I myself find the whole PC thing fun and i can't wait to build mine in time though, but my internet is still pretty crappy and most PC' games are digital distributions with annoying DRM.

Can't enjoy a nice GTA game without having to worry about that, for instance.


----------



## Naruto (Dec 12, 2016)

In the interest of cleaning up the switch topic a bit, I moved a bunch of posts here


----------



## Deleted member 73050 (Dec 12, 2016)

Why? 


Naruto said:


> In the interest of cleaning up the switch topic a bit, I moved a bunch of posts here


----------



## John Wick (Dec 12, 2016)

That is literally all I've done with my ps4 since I got it


----------



## Patchouli (Dec 13, 2016)

>They changed the name from Zen to Ryzen (y dis)
>Zen has some nerd prefetch feature
>Zen somehow automatically detects what kind of cooling system you have based on temperatures, and automatically adjusts your clock speed accordingly
>As of right now before optimizations are done, it matches and slightly outperforms a 6900k (which go for $1,000)
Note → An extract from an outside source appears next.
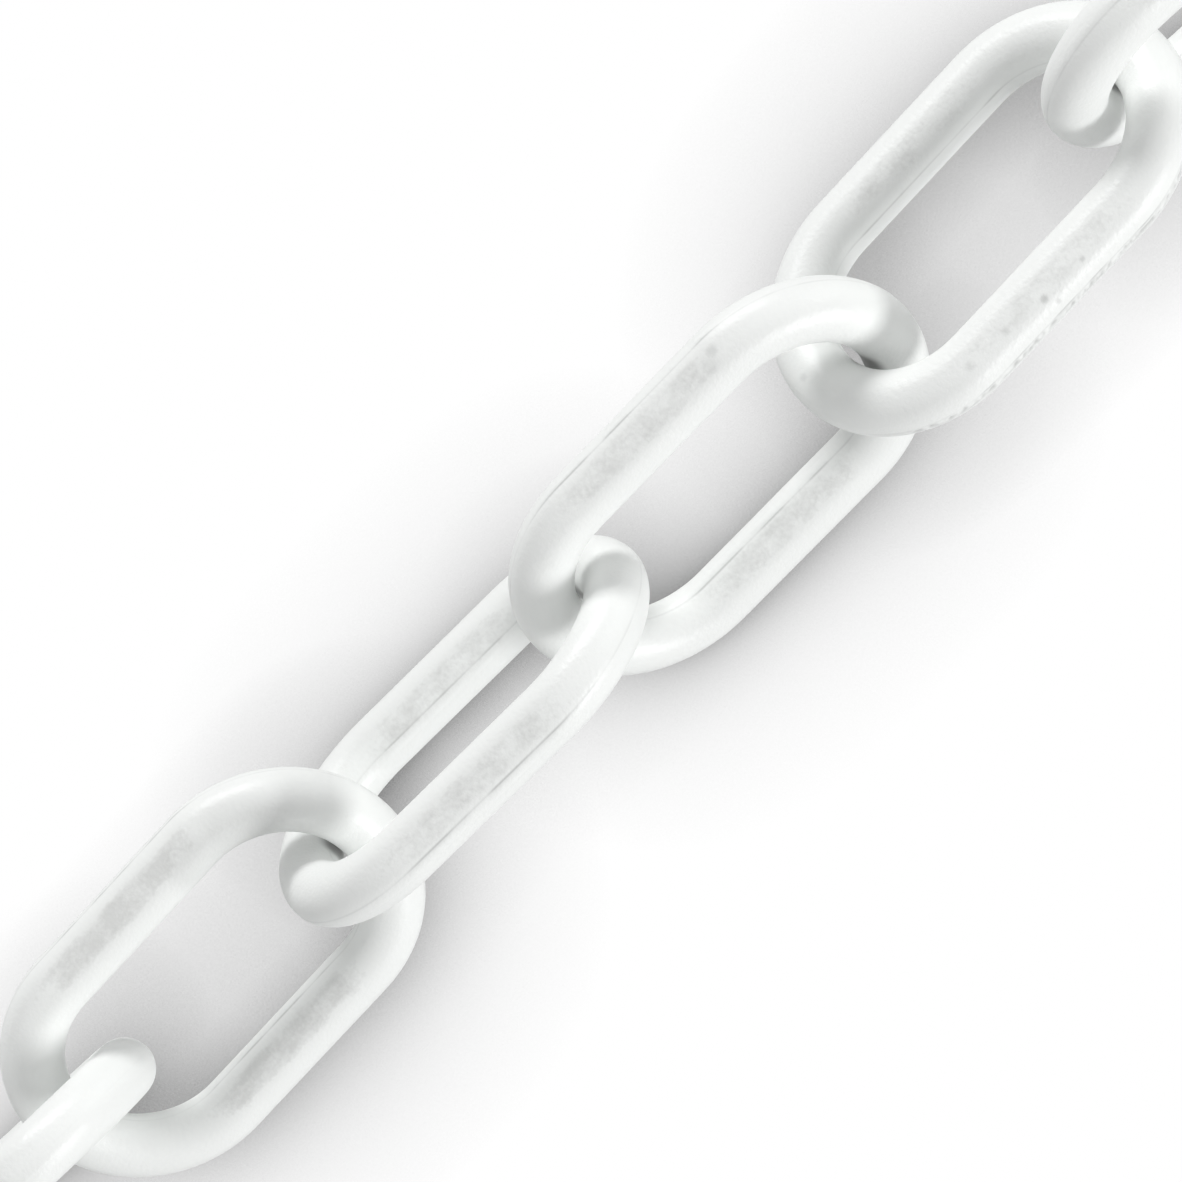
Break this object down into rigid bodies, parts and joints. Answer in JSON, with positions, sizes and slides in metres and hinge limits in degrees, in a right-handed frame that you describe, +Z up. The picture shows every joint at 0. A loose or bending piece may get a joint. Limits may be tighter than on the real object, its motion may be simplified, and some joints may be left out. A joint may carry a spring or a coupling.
{
  "type": "plastic chain",
  "caption": "Straight run of oblong plastic chain links, each one hanging in the next and lying rolled to alternate sides on a flat surface.",
  "frame": {"origin": "under the middle of the chain, on the surface it lies on", "axes": "+X along the chain towards link_6, +Y to the side, +Z up from the surface"},
  "size_m": [0.2032, 0.0248, 0.0271],
  "materials": {
    "white_plastic": "moulded, satin"
  },
  "bodies": {
    "link_3": {"link_3": "white_plastic"},
    "link_2": {"link_2": "white_plastic"},
    "link_1": {"link_1": "white_plastic"},
    "link_4": {"link_4": "white_plastic"},
    "link_5": {"link_5": "white_plastic"},
    "link_6": {"link_6": "white_plastic"}
  },
  "joints": [
    {"name": "link_2_swing", "type": "hinge", "parent": "link_3", "child": "link_2", "pos_m": [-0.0335, 0.001, 0.012], "axis": [0, 0, -1], "range_deg": [-18, 22]},
    {"name": "link_1_swing", "type": "hinge", "parent": "link_2", "child": "link_1", "pos_m": [-0.0635, 0, 0.0125], "axis": [0, 0, -1], "range_deg": [-22, 24]},
    {"name": "link_4_swing", "type": "hinge", "parent": "link_3", "child": "link_4", "pos_m": [0, 0.001, 0.012], "axis": [0, 0, 1], "range_deg": [-18, 24]},
    {"name": "link_5_swing", "type": "hinge", "parent": "link_4", "child": "link_5", "pos_m": [0.034, -0.002, 0.012], "axis": [0, 0, 1], "range_deg": [-20, 20]},
    {"name": "link_6_swing", "type": "hinge", "parent": "link_5", "child": "link_6", "pos_m": [0.062, -0.0005, 0.0125], "axis": [0, 0, 1], "range_deg": [-30, 26]}
  ]
}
Is AMD finally out of their coma?


----------



## Patchouli (Dec 13, 2016)

No word on single core performance tho, so it could just be shenanigans.


----------



## John Wick (Dec 13, 2016)

My solid works laptop has died. 

I'm a member of the cult of apple so I've not bought a windows laptop for a while (over 5 years) 

the new microsoft thingymabob good or a piece of shit like the surface pro they were trying to peddle?


----------



## St. YatōKiri_Kilgharrah (Dec 13, 2016)

new surfaces are good yes

Reactions: Informative 1


----------



## Naruto (Dec 21, 2016)




----------



## Canute87 (Dec 21, 2016)

Naruto said:


>


yeah the 10 games for the wi u really push the limit huh?

Either way once i heard nier auto heading to pc, i'm like just send the persona and the ff.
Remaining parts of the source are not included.